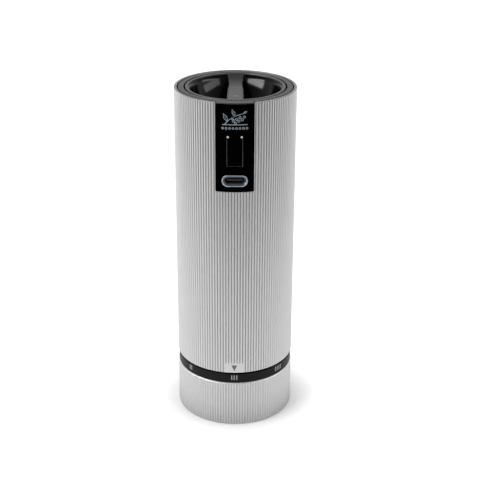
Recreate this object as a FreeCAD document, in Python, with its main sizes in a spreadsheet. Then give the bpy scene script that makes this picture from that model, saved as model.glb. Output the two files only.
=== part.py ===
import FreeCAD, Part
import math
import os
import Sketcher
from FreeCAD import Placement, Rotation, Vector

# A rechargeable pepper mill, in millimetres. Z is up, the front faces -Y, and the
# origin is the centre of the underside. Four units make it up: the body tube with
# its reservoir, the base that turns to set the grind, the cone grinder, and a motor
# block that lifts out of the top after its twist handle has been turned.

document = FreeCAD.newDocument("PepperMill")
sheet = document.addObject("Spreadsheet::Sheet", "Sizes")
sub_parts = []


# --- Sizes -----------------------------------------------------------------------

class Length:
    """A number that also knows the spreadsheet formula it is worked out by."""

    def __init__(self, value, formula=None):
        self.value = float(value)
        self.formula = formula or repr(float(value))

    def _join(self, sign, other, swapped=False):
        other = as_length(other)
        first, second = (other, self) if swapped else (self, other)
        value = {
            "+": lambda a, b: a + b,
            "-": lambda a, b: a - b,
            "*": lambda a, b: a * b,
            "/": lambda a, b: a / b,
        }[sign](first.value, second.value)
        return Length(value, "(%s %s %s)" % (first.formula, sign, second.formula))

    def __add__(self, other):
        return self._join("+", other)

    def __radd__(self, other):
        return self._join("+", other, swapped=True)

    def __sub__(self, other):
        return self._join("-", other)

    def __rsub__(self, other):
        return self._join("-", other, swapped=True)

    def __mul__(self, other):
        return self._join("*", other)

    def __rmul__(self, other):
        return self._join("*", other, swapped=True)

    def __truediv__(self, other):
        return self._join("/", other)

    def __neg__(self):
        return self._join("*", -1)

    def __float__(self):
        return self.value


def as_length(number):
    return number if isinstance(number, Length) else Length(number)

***

What this task involves:
Exactly as they appear, please write out the lines from the opening of the listing above down to the line containing "self.formula = formula", with both end lines included.

Final result:
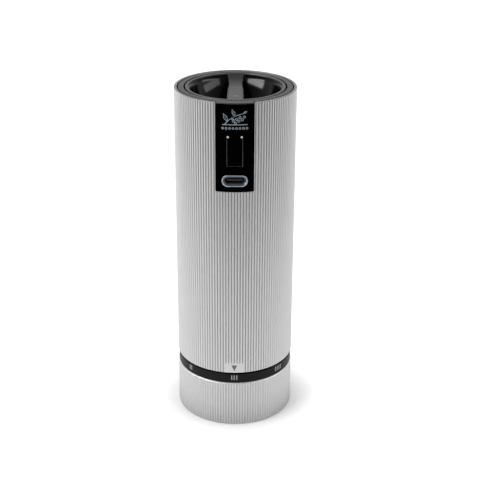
Recreate this object as a FreeCAD document, in Python, with its main sizes in a spreadsheet. Then give the bpy scene script that makes this picture from that model, saved as model.glb. Output the two files only.
=== part.py ===
import FreeCAD, Part
import math
import os
import Sketcher
from FreeCAD import Placement, Rotation, Vector

# A rechargeable pepper mill, in millimetres. Z is up, the front faces -Y, and the
# origin is the centre of the underside. Four units make it up: the body tube with
# its reservoir, the base that turns to set the grind, the cone grinder, and a motor
# block that lifts out of the top after its twist handle has been turned.

document = FreeCAD.newDocument("PepperMill")
sheet = document.addObject("Spreadsheet::Sheet", "Sizes")
sub_parts = []


# --- Sizes -----------------------------------------------------------------------

class Length:
    """A number that also knows the spreadsheet formula it is worked out by."""

    def __init__(self, value, formula=None):
        self.value = float(value)
        self.formula = formula or repr(float(value))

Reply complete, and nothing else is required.